▶ Provided data:
━━━━━━━━━━

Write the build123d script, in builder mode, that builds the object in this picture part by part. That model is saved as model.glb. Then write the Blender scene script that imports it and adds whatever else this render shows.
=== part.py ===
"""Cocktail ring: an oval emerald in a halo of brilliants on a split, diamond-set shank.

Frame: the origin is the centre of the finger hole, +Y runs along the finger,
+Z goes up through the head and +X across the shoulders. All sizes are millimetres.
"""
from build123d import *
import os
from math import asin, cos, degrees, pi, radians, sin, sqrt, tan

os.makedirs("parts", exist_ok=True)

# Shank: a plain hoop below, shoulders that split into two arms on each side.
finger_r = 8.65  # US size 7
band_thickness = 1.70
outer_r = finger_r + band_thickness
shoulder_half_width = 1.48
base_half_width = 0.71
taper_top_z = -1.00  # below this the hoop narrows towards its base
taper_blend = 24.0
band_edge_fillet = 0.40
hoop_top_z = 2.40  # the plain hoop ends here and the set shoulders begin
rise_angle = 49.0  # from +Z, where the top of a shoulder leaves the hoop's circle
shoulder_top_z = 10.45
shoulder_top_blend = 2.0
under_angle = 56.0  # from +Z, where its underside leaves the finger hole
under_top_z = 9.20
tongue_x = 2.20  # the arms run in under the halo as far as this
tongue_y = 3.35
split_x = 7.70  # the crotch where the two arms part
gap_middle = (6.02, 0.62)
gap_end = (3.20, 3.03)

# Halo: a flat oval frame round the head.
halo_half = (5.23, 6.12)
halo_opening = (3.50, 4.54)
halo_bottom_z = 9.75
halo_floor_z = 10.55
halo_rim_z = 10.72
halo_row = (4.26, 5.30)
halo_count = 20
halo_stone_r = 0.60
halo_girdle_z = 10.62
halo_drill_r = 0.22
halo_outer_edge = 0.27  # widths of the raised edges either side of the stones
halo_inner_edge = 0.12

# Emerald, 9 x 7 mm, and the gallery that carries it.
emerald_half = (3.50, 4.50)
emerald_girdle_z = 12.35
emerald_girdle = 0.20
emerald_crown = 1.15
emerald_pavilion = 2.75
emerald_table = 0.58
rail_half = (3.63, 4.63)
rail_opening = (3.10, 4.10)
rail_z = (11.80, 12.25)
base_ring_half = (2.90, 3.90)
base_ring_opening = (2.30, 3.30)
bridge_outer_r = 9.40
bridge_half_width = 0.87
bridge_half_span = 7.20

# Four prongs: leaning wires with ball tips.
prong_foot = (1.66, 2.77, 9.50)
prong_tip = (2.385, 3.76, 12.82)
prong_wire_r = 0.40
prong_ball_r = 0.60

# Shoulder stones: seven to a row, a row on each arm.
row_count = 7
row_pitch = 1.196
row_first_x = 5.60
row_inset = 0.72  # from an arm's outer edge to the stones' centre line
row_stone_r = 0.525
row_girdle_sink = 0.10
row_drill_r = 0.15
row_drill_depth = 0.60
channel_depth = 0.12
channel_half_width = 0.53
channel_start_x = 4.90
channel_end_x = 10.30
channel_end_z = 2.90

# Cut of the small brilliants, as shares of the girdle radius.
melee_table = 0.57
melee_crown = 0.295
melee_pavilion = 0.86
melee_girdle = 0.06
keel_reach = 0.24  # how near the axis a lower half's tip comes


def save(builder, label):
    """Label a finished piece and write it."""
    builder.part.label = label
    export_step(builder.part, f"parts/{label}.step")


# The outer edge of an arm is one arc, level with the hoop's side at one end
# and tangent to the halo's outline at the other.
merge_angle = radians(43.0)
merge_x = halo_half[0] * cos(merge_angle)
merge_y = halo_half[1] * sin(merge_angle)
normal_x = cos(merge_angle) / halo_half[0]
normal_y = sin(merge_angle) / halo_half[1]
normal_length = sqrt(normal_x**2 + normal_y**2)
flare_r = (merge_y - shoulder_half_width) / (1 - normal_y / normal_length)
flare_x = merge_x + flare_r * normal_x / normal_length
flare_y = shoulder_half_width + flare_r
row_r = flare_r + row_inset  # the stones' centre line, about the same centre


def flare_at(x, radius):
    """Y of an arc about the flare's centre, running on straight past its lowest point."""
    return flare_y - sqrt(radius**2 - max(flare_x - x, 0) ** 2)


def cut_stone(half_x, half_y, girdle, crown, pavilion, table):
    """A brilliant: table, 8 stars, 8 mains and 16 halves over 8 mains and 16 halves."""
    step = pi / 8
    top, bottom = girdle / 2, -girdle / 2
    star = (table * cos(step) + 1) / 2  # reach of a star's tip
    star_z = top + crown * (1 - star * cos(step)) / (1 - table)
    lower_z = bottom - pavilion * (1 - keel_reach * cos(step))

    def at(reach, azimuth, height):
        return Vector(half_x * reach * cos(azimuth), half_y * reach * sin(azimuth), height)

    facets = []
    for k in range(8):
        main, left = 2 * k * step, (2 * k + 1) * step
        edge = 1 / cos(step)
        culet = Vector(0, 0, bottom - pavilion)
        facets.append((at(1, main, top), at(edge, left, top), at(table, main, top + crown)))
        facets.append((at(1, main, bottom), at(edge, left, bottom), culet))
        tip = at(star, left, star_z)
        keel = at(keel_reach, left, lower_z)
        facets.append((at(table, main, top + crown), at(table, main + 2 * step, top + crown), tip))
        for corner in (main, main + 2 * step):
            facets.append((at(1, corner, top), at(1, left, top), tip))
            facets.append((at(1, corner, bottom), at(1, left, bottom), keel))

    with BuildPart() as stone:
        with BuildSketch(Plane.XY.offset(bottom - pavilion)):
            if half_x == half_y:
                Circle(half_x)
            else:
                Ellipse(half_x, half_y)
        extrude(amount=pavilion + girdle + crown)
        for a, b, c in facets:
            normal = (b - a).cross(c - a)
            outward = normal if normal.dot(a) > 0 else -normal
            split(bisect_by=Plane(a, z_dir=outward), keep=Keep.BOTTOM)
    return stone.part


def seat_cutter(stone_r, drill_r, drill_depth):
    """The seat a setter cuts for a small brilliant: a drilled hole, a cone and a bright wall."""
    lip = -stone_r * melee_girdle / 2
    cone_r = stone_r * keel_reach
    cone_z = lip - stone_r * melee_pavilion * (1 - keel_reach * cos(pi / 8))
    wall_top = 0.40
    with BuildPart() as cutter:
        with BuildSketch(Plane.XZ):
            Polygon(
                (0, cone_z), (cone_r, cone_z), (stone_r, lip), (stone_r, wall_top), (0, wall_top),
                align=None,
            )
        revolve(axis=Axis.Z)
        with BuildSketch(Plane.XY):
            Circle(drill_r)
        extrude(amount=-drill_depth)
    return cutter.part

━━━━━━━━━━

▶ Work to complete: Reproduce the data shown above exactly.

▶ The completed task:
Write the build123d script, in builder mode, that builds the object in this picture part by part. That model is saved as model.glb. Then write the Blender scene script that imports it and adds whatever else this render shows.
=== part.py ===
"""Cocktail ring: an oval emerald in a halo of brilliants on a split, diamond-set shank.

Frame: the origin is the centre of the finger hole, +Y runs along the finger,
+Z goes up through the head and +X across the shoulders. All sizes are millimetres.
"""
from build123d import *
import os
from math import asin, cos, degrees, pi, radians, sin, sqrt, tan

os.makedirs("parts", exist_ok=True)

# Shank: a plain hoop below, shoulders that split into two arms on each side.
finger_r = 8.65  # US size 7
band_thickness = 1.70
outer_r = finger_r + band_thickness
shoulder_half_width = 1.48
base_half_width = 0.71
taper_top_z = -1.00  # below this the hoop narrows towards its base
taper_blend = 24.0
band_edge_fillet = 0.40
hoop_top_z = 2.40  # the plain hoop ends here and the set shoulders begin
rise_angle = 49.0  # from +Z, where the top of a shoulder leaves the hoop's circle
shoulder_top_z = 10.45
shoulder_top_blend = 2.0
under_angle = 56.0  # from +Z, where its underside leaves the finger hole
under_top_z = 9.20
tongue_x = 2.20  # the arms run in under the halo as far as this
tongue_y = 3.35
split_x = 7.70  # the crotch where the two arms part
gap_middle = (6.02, 0.62)
gap_end = (3.20, 3.03)

# Halo: a flat oval frame round the head.
halo_half = (5.23, 6.12)
halo_opening = (3.50, 4.54)
halo_bottom_z = 9.75
halo_floor_z = 10.55
halo_rim_z = 10.72
halo_row = (4.26, 5.30)
halo_count = 20
halo_stone_r = 0.60
halo_girdle_z = 10.62
halo_drill_r = 0.22
halo_outer_edge = 0.27  # widths of the raised edges either side of the stones
halo_inner_edge = 0.12

# Emerald, 9 x 7 mm, and the gallery that carries it.
emerald_half = (3.50, 4.50)
emerald_girdle_z = 12.35
emerald_girdle = 0.20
emerald_crown = 1.15
emerald_pavilion = 2.75
emerald_table = 0.58
rail_half = (3.63, 4.63)
rail_opening = (3.10, 4.10)
rail_z = (11.80, 12.25)
base_ring_half = (2.90, 3.90)
base_ring_opening = (2.30, 3.30)
bridge_outer_r = 9.40
bridge_half_width = 0.87
bridge_half_span = 7.20

# Four prongs: leaning wires with ball tips.
prong_foot = (1.66, 2.77, 9.50)
prong_tip = (2.385, 3.76, 12.82)
prong_wire_r = 0.40
prong_ball_r = 0.60

# Shoulder stones: seven to a row, a row on each arm.
row_count = 7
row_pitch = 1.196
row_first_x = 5.60
row_inset = 0.72  # from an arm's outer edge to the stones' centre line
row_stone_r = 0.525
row_girdle_sink = 0.10
row_drill_r = 0.15
row_drill_depth = 0.60
channel_depth = 0.12
channel_half_width = 0.53
channel_start_x = 4.90
channel_end_x = 10.30
channel_end_z = 2.90

# Cut of the small brilliants, as shares of the girdle radius.
melee_table = 0.57
melee_crown = 0.295
melee_pavilion = 0.86
melee_girdle = 0.06
keel_reach = 0.24  # how near the axis a lower half's tip comes


def save(builder, label):
    """Label a finished piece and write it."""
    builder.part.label = label
    export_step(builder.part, f"parts/{label}.step")


# The outer edge of an arm is one arc, level with the hoop's side at one end
# and tangent to the halo's outline at the other.
merge_angle = radians(43.0)
merge_x = halo_half[0] * cos(merge_angle)
merge_y = halo_half[1] * sin(merge_angle)
normal_x = cos(merge_angle) / halo_half[0]
normal_y = sin(merge_angle) / halo_half[1]
normal_length = sqrt(normal_x**2 + normal_y**2)
flare_r = (merge_y - shoulder_half_width) / (1 - normal_y / normal_length)
flare_x = merge_x + flare_r * normal_x / normal_length
flare_y = shoulder_half_width + flare_r
row_r = flare_r + row_inset  # the stones' centre line, about the same centre


def flare_at(x, radius):
    """Y of an arc about the flare's centre, running on straight past its lowest point."""
    return flare_y - sqrt(radius**2 - max(flare_x - x, 0) ** 2)


def cut_stone(half_x, half_y, girdle, crown, pavilion, table):
    """A brilliant: table, 8 stars, 8 mains and 16 halves over 8 mains and 16 halves."""
    step = pi / 8
    top, bottom = girdle / 2, -girdle / 2
    star = (table * cos(step) + 1) / 2  # reach of a star's tip
    star_z = top + crown * (1 - star * cos(step)) / (1 - table)
    lower_z = bottom - pavilion * (1 - keel_reach * cos(step))

    def at(reach, azimuth, height):
        return Vector(half_x * reach * cos(azimuth), half_y * reach * sin(azimuth), height)

    facets = []
    for k in range(8):
        main, left = 2 * k * step, (2 * k + 1) * step
        edge = 1 / cos(step)
        culet = Vector(0, 0, bottom - pavilion)
        facets.append((at(1, main, top), at(edge, left, top), at(table, main, top + crown)))
        facets.append((at(1, main, bottom), at(edge, left, bottom), culet))
        tip = at(star, left, star_z)
        keel = at(keel_reach, left, lower_z)
        facets.append((at(table, main, top + crown), at(table, main + 2 * step, top + crown), tip))
        for corner in (main, main + 2 * step):
            facets.append((at(1, corner, top), at(1, left, top), tip))
            facets.append((at(1, corner, bottom), at(1, left, bottom), keel))

    with BuildPart() as stone:
        with BuildSketch(Plane.XY.offset(bottom - pavilion)):
            if half_x == half_y:
                Circle(half_x)
            else:
                Ellipse(half_x, half_y)
        extrude(amount=pavilion + girdle + crown)
        for a, b, c in facets:
            normal = (b - a).cross(c - a)
            outward = normal if normal.dot(a) > 0 else -normal
            split(bisect_by=Plane(a, z_dir=outward), keep=Keep.BOTTOM)
    return stone.part


def seat_cutter(stone_r, drill_r, drill_depth):
    """The seat a setter cuts for a small brilliant: a drilled hole, a cone and a bright wall."""
    lip = -stone_r * melee_girdle / 2
    cone_r = stone_r * keel_reach
    cone_z = lip - stone_r * melee_pavilion * (1 - keel_reach * cos(pi / 8))
    wall_top = 0.40
    with BuildPart() as cutter:
        with BuildSketch(Plane.XZ):
            Polygon(
                (0, cone_z), (cone_r, cone_z), (stone_r, lip), (stone_r, wall_top), (0, wall_top),
                align=None,
            )
        revolve(axis=Axis.Z)
        with BuildSketch(Plane.XY):
            Circle(drill_r)
        extrude(amount=-drill_depth)
    return cutter.part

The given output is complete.